For all of us college football anarchists, all of us BCS-hating, fair play-loving folks who long ago cursed the way the sport crowns its champion and slants its playing field, there is no question who to root for on Thursday.
The TCU Horned Frogs.
It's not often TCU is referred to as a fan favorite. It didn't even sell out its 46,000-seat home stadium once all season.
But the Frogs will have plenty of people pulling for them when they march into Southern Mississippi with a 10-0 record and the Conference USA title on the line. Defeat the Golden Eagles and a perfect season is just a single victory over winless SMU away.
The rub, of course, is that even 12-0 probably won't be enough for the Frogs to get invited to a big payday BCS bowl. That's because the BCS formula makes it almost impossible for any team outside the old boys' club of power conference football to qualify for such a game.
To earn a BCS slot, TCU will have to finish in the top six of the standings. Right now the Frogs are eighth. Barring numerous collapses above them, they won't climb any higher.
Even at 12-0.
In a wonderful twist of rivalry irony, SMU (0-11) is almost certain to end its archenemy's BCS dreams, not by springing an upset but by being so feeble that it inflicts irreparable harm to the Frogs' strength of schedule.
Almost everyone agrees college football will be a better sport when the BCS is dead and, eventually, a playoff is instituted. The BCS was designed to make money for, and protect the power of, major conferences. That's it.
In doing so it has eliminated the underdog while causing chaos for the USCs, Ohio States and LSUs of the world.
Everyone knows this system is a disaster. All you can do is hope the disaster strikes someone else's favorite team.
Whether TCU actually is one of the best six or eight teams in the country hardly matters. A poster child is needed to fight the system that screws teams at the top and the bottom. Especially the bottom.
"For me not to be able to recruit a kid because we're not in a BCS conference just isn't fair," TCU coach Gary Patterson says.
That's how the big six conferences want it, though. What, you think the Big 12 is interested in having Metroplex kids staying home to play ball? With the BCS the recruiting pitch is simple, if decidedly un-American.
Even if you win every single game, you'll never even compete for a title.

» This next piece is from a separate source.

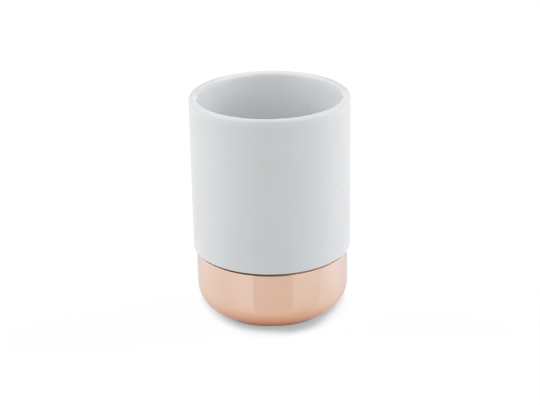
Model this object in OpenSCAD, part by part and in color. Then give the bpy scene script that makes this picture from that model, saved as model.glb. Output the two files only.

Name another sport where that happens.
The five Division I-A conferences outside the BCS can't. Neither can the attorney general for the state of Utah or the United States Congress. That's why school presidents are complaining, the A.G. is drawing up litigation and lawmakers are threatening action.
An unbeaten, untied Frog team with its nose pressed up against the BCS window helps advance all of those causes. It alone won't force the BCS to fall, but it will strike another small blow against a rigged process.
Which is why every fair-minded American, every USC fan, every LSU backer, every Big East follower, every 16-team playoff dreamer should be rooting for the Frogs. No offense to the fine folks in Hattiesburg, but in the long run this benefits them, too.
"The BCS issue is not big to me," Patterson says. "I have no solutions or alternatives to the BCS. I think changes will be made to the system after the season is over, and they will be for the better."
Hopefully. But that is only because of the pressure being applied. It is only because the system is so obviously broken, not even BCS apologists can defend it with a straight face. Here is to TCU continuing to expose the hypocrisy. USC and LSU, too. The sooner things are fixed, the sooner we get a playoff, the better.
Sorry, Southern Miss, but you have to love those Horned Frogs on Thursday.